Репертуар большинства услышанных ею исполнительниц был иным – старинные цыганские романсы и таборные песни, многие из которых родились не в таборе, а за роялем профессиональных композиторов два-три года назад. Она пела иное. И это вызывало опасение. В Харькове Шульженко знали и уже, как говорил В. Петипа, «привыкли любить». А ленинградцы? Как они встретят незнакомую певицу, да еще с незнакомыми и непривычными песнями?
Синельников приучил Шульженко к ежедневным утренним репетициям. Этот рабочий график она сохранила и в Ленинграде, и на всю дальнейшую жизнь. Каждое утро она подходила к роялю и начинала петь. Репетиции были не только тренировкой голоса, но и непрекращающейся работой над песней – поисков новых вариантов исполнения, вокального и актерского.

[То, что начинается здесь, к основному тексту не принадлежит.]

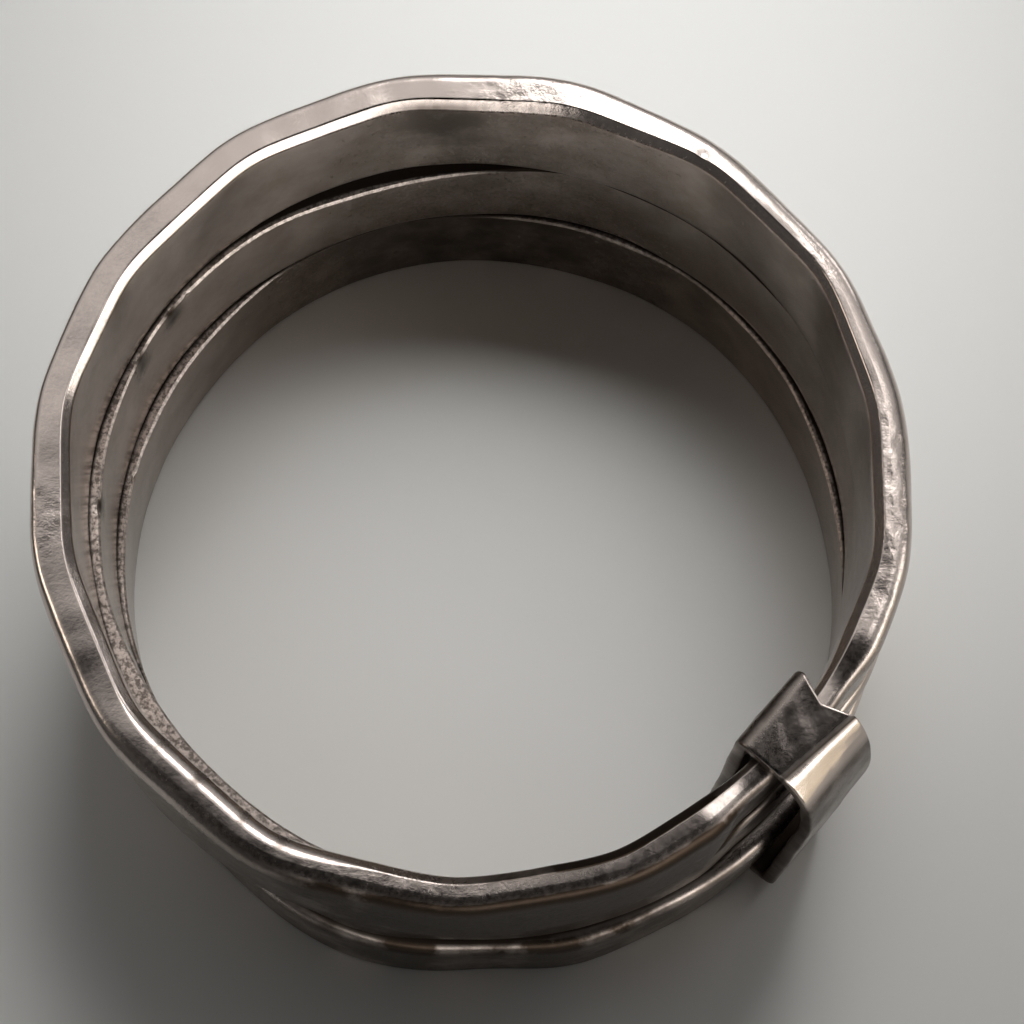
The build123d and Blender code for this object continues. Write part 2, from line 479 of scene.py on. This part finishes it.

5 мая 1928 года Шульженко вышла на сцену прославленного Мариинского театра – в День печати ее пригласили выступить в концерте для журналистов.
Зал был настроен празднично и доброжелательно. Опытный конферансье Николай Орешков, которому было близко и понятно волнение певицы, сумел подготовить публику, благожелательно настроить ее на встречу с незнакомой исполнительницей. Он рассказал, что Шульженко сегодня впервые выступает перед ленинградцами и чувствует себя как школьница, пришедшая на первый экзамен. «От вас зависит, – обратился он к зрителям, – чтобы ее билет оказался счастливым!»